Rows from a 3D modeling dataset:
******

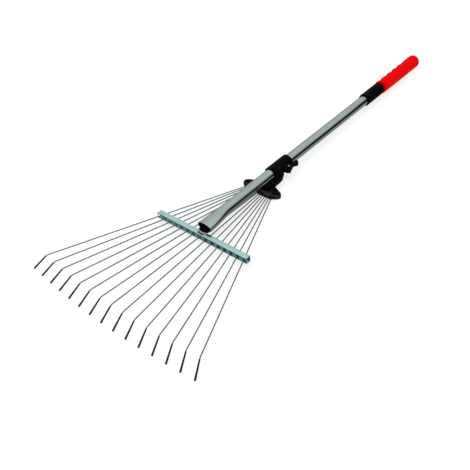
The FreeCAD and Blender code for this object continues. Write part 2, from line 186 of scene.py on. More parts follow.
MM = 0.001
COLLAR_FRONT = 608.0
TUBE_R = 12.5
TUBE_WALL = 1.1
TUBE_END = 648.0
FLARE_START = 90.0
MOUTH_Y = 16.0
TONGUE_Y = 4.6
MOUTH_HALF_WIDTH = 17.8
MOUTH_TOP = 8.0
MOUTH_BOTTOM = 9.0

across = np.array((1.0, 0.0, 0.0))
pole_way = np.array(joints["pole_extension"]["axis"])
pole_up = np.cross(across, pole_way)
pole_start = np.array(joints["collar_twist"]["pos_m"]) - pole_way * COLLAR_FRONT * MM


def on_pole(x, y, z):
    """Millimetres across, along and above the pole's axis, from the crossbar's front web, as metres."""
    x, y, z = np.broadcast_arrays(x, y, z)
    return pole_start + MM * (x[..., None] * across + y[..., None] * pole_way + z[..., None] * pole_up)


def surface(name, grids, loop=False):
    """One mesh over grids of points, each row a ring that closes on itself, every cell a quad.
    With loop the last ring joins the first. Equal points are welded. A grid whose enclosed volume,
    the sum of its cells' a . (b x c), comes out negative is turned round, so that faces point outwards."""
    points = []
    quads = []
    count = 0
    for grid in grids:
        rings, spots = grid.shape[:2]
        index = np.arange(rings * spots).reshape(rings, spots)
        if loop:
            index = np.vstack([index, index[:1]])
        index = np.hstack([index, index[:, :1]])
        cells = np.stack([index[:-1, :-1], index[1:, :-1], index[1:, 1:], index[:-1, 1:]], -1)
        cells = cells.reshape(-1, 4)
        flat = grid.reshape(-1, 3)
        a, b, c, d = (flat[cells[:, k]] - flat[0] for k in range(4))
        volume = np.einsum("ij,ij->", a, np.cross(b, c)) + np.einsum("ij,ij->", a, np.cross(c, d))
        if volume < 0:
            cells = cells[:, ::-1]
        points.append(flat)
        quads.append(cells + count)
        count += len(flat)
    mesh = bpy.data.meshes.new(name)
    mesh.from_pydata(np.vstack(points).tolist(), [], np.vstack(quads).tolist())
    return settled(name, mesh)


def settled(name, mesh, crease=38.0):
    """The mesh as a piece: equal points welded, shaded smooth except across edges over crease degrees."""
    work = bmesh.new()
    work.from_mesh(mesh)
    bmesh.ops.remove_doubles(work, verts=work.verts, dist=2e-6)
    work.to_mesh(mesh)
    work.free()
    mesh.shade_smooth()
    mesh.set_sharp_from_angle(angle=math.radians(crease))
    piece = bpy.data.objects.new(name, mesh)
    scene.collection.objects.link(piece)
    return piece


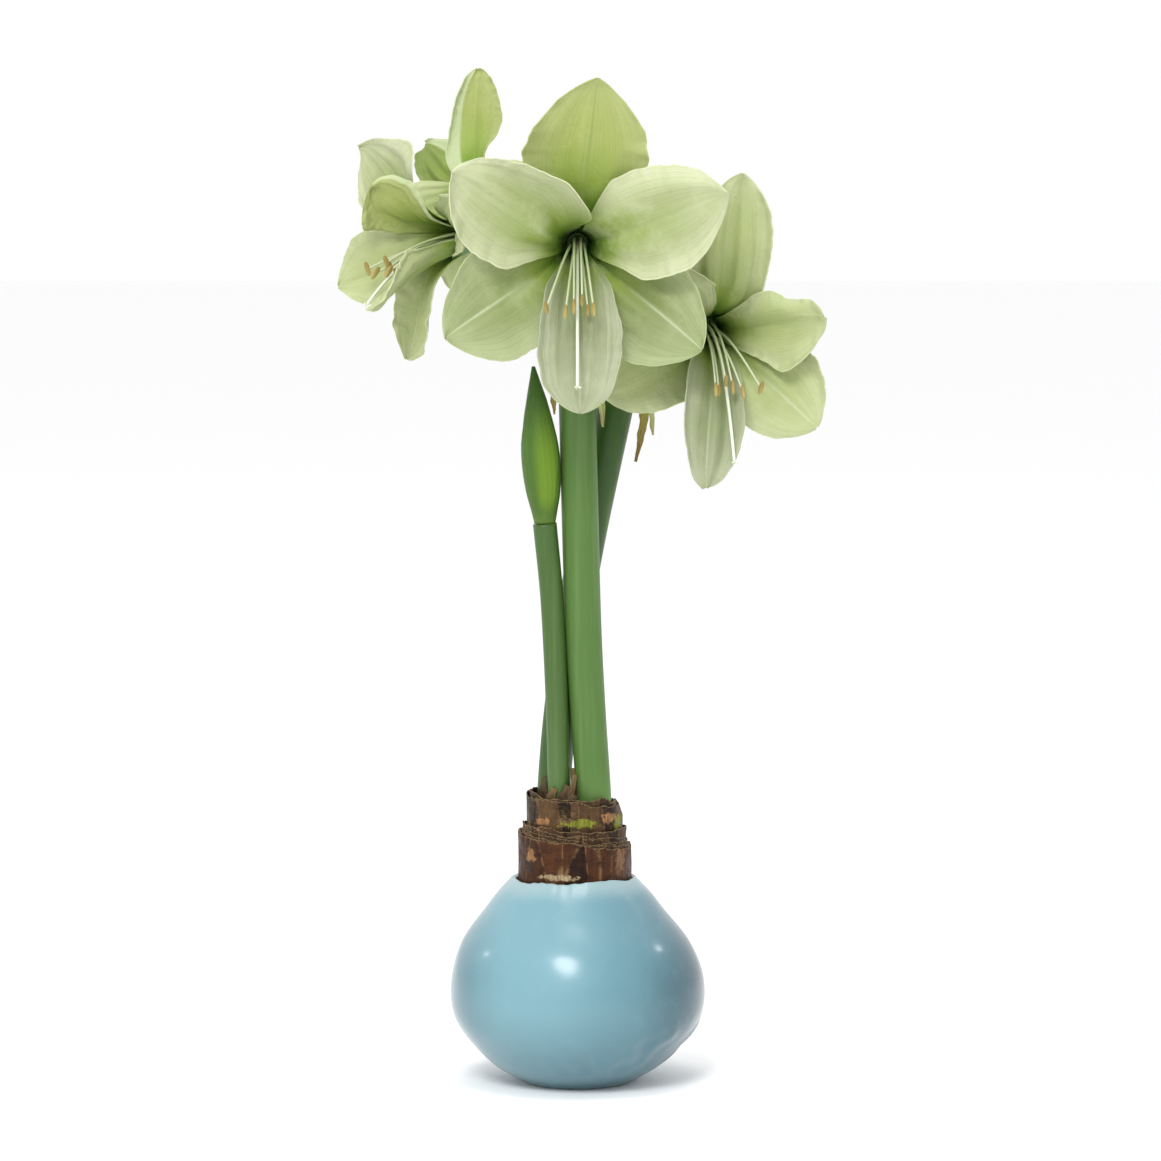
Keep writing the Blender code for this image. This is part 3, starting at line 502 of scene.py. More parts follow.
def tunic_paint(name, dark, light, patches, spots=()):
    """Dry bulb tunic: dark papery brown in standing straps, with fibres, worn spots and a paler torn edge."""
    paint = Paint(name, 0.42, Specular_IOR_Level=0.12)
    fibres = paint.noise((1, 1, 0.1), 1000, 5, 0.65)
    threads = paint.noise((0.5, 0.5, 2.2), 260, 5, 0.7, 2.2)
    cloud = paint.noise((1, 1, 1.8), 120, 4, 0.6)
    blotch = paint.noise((1, 1, 1.4), 95, 4, 0.6, 0.4)
    strap_places = paint.place((1, 1, 0.14))
    straps = paint.node("TexVoronoi", feature="F1")
    seams = paint.node("TexVoronoi", feature="DISTANCE_TO_EDGE")
    for cells in (straps, seams):
        cells.inputs["Scale"].default_value = 95
        paint.feed(cells.inputs["Vector"], strap_places)
    strap_tone, _, _ = paint.split(straps.outputs["Color"])
    tone = paint.add(paint.times(fibres, 0.35), paint.times(cloud, 0.45))
    tone = paint.add(tone, paint.math("MULTIPLY_ADD", strap_tone, 0.26, -0.03))
    brown = paint.ramp(tone, (0.36, dark), (0.5, blended(dark, light, 0.35)), (0.66, light))
    brown = paint.over(brown, scaled(light, 1.5), threads, 0.56, 0.7, 0.55)
    brown = paint.over(brown, scaled(dark, 0.5), threads, 0.44, 0.34, 0.55)
    brown = paint.over(brown, patches, blotch, 0.6, 0.7, 0.55)
    seam = paint.times(paint.span(seams.outputs["Distance"], 0.035, 0.0), paint.span(cloud, 0.42, 0.62))
    brown = paint.mix(paint.times(seam, 0.7), brown, (0.2, 0.12, 0.055))
    for tint, centre, size in spots:
        streaked = paint.over(scaled(tint, 0.55), tint, fibres, 0.4, 0.58)
        brown = spot(paint, brown, streaked, centre, size)
    edge = paint.add(paint.along(), paint.swing(fibres, 0.1))
    brown = paint.over(brown, (0.19, 0.13, 0.065), edge, 0.95, 1.0, 0.8)
    relief = paint.relief((strap_tone, 0.001, 0.5), (fibres, 0.0007, 0.6), (threads, 0.0009, 0.6))
    return paint.finish(brown, relief, paint.span(cloud, 0.35, 0.7, 0.28, 0.6))


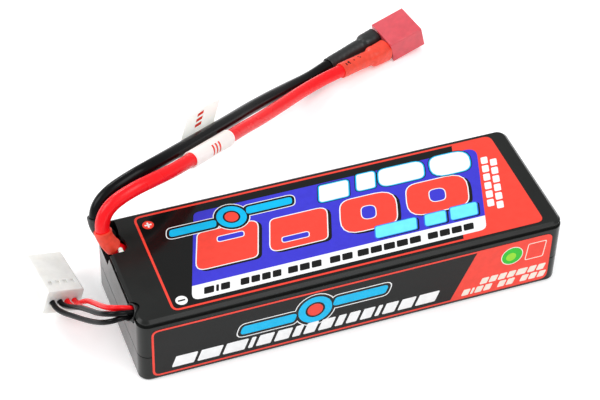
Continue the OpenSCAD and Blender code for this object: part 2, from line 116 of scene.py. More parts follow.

******

What is needed: Give again, word for word, the lines of the listing, starting at its first line and ending with the line containing "return settled(name, mesh)".

Answer to the task:
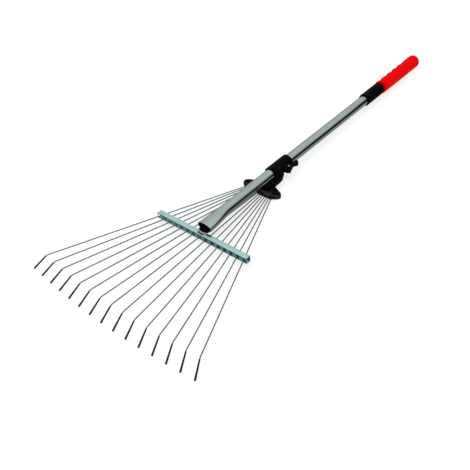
The FreeCAD and Blender code for this object continues. Write part 2, from line 186 of scene.py on. More parts follow.
MM = 0.001
COLLAR_FRONT = 608.0
TUBE_R = 12.5
TUBE_WALL = 1.1
TUBE_END = 648.0
FLARE_START = 90.0
MOUTH_Y = 16.0
TONGUE_Y = 4.6
MOUTH_HALF_WIDTH = 17.8
MOUTH_TOP = 8.0
MOUTH_BOTTOM = 9.0

across = np.array((1.0, 0.0, 0.0))
pole_way = np.array(joints["pole_extension"]["axis"])
pole_up = np.cross(across, pole_way)
pole_start = np.array(joints["collar_twist"]["pos_m"]) - pole_way * COLLAR_FRONT * MM


def on_pole(x, y, z):
    """Millimetres across, along and above the pole's axis, from the crossbar's front web, as metres."""
    x, y, z = np.broadcast_arrays(x, y, z)
    return pole_start + MM * (x[..., None] * across + y[..., None] * pole_way + z[..., None] * pole_up)


def surface(name, grids, loop=False):
    """One mesh over grids of points, each row a ring that closes on itself, every cell a quad.
    With loop the last ring joins the first. Equal points are welded. A grid whose enclosed volume,
    the sum of its cells' a . (b x c), comes out negative is turned round, so that faces point outwards."""
    points = []
    quads = []
    count = 0
    for grid in grids:
        rings, spots = grid.shape[:2]
        index = np.arange(rings * spots).reshape(rings, spots)
        if loop:
            index = np.vstack([index, index[:1]])
        index = np.hstack([index, index[:, :1]])
        cells = np.stack([index[:-1, :-1], index[1:, :-1], index[1:, 1:], index[:-1, 1:]], -1)
        cells = cells.reshape(-1, 4)
        flat = grid.reshape(-1, 3)
        a, b, c, d = (flat[cells[:, k]] - flat[0] for k in range(4))
        volume = np.einsum("ij,ij->", a, np.cross(b, c)) + np.einsum("ij,ij->", a, np.cross(c, d))
        if volume < 0:
            cells = cells[:, ::-1]
        points.append(flat)
        quads.append(cells + count)
        count += len(flat)
    mesh = bpy.data.meshes.new(name)
    mesh.from_pydata(np.vstack(points).tolist(), [], np.vstack(quads).tolist())
    return settled(name, mesh)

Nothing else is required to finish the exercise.